Then we have Thomas Cranmer's "Great Bible" 1539
The Geneva Bible in 1560
The Catholics printed a Catholic Bible in English finally in 1589

So we have what 5 English Language Bibles that predate the KJV?
So how does that make the KJV  even "The Original English Bible" let alone the Original Bible?

Edited to add Dawg2 an Atheist,


----------



## dawg2 (Oct 28, 2010)

TTom said:


> Seriously Gabassmaster get with Lowjack and let him explain the idea of original as opposed to the first English Translations.
> 
> BTW the first English translation was 1380 or so by John Wycliffe.
> John Rogers did the second complete Bible translation into English in 1537 the first translation to English from the Greek and Hebrew rather than the Latin.
> ...



Keep in mind there around 6 revisons of the KJV.  One being rather significant when they removed the "Apocrypha" or Deutercanonical Books from the KJV Bible.


----------



## TTom (Oct 28, 2010)

Well I'm gonna back off Gabassmaster here and let yall teach the young man something. He's been butting heads with me in the AAA forum so anything I say is suspect in his mind.

Y'all have a good time with him and try to learn him something.

I'm aware that we have several editions/ revisions of 1 or 2 of those Bible translations I mentioned as well as multiple KJV editions/ revisions.

I'm not going to get through to the man, so maybe y'all will have better luck.

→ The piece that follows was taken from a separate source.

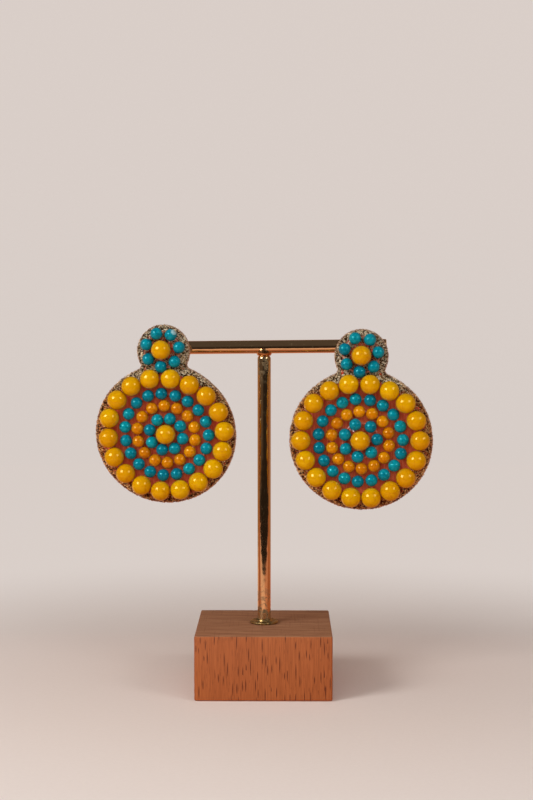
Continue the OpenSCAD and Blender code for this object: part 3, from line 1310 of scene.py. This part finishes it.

Gabassmaster seriously I'm not trying to lead you astray here.


----------



## TTom (Oct 28, 2010)

On the topic it might do well to get the hermaneutics experts in on this to discuss the translation of sheol as h e l l, or the grave or death.

Lowjaack where are you when we need your expertise.

We need the Greek/ Hebrew original terms to help figure this one out.


----------



## dawg2 (Oct 28, 2010)

TTom said:


> On the topic it might do well to get the hermaneutics experts in on this to discuss the translation of sheol as h e l l, or the grave or death.
> 
> Lowjaack where are you when we need your expertise.
> 
> We need the Greek/ Hebrew original terms to help figure this one out.



There is also the translation of Hades, from Greek.


----------



## centerpin fan (Oct 28, 2010)

TTom said:


> what language was the 1611 KJV translated from? (hint latin)



The KJV was translated out of the original Greek and Hebrew, not Latin.


----------



## TTom (Oct 28, 2010)

My bad, was rushing through and had the incorrect language attribution.

The Wycliffe Bible was translated from Latin.
The KJV was translated from the Greek and the Hebrew.


----------



## TTom (Oct 28, 2010)

dawg2 yep it could be hades in this case I don't know that;'s why I wanted Lowjack.

While I might consider him a bit pompas and I may disagree with the conclusions he draws, I have nothing but respect for his education on these things. 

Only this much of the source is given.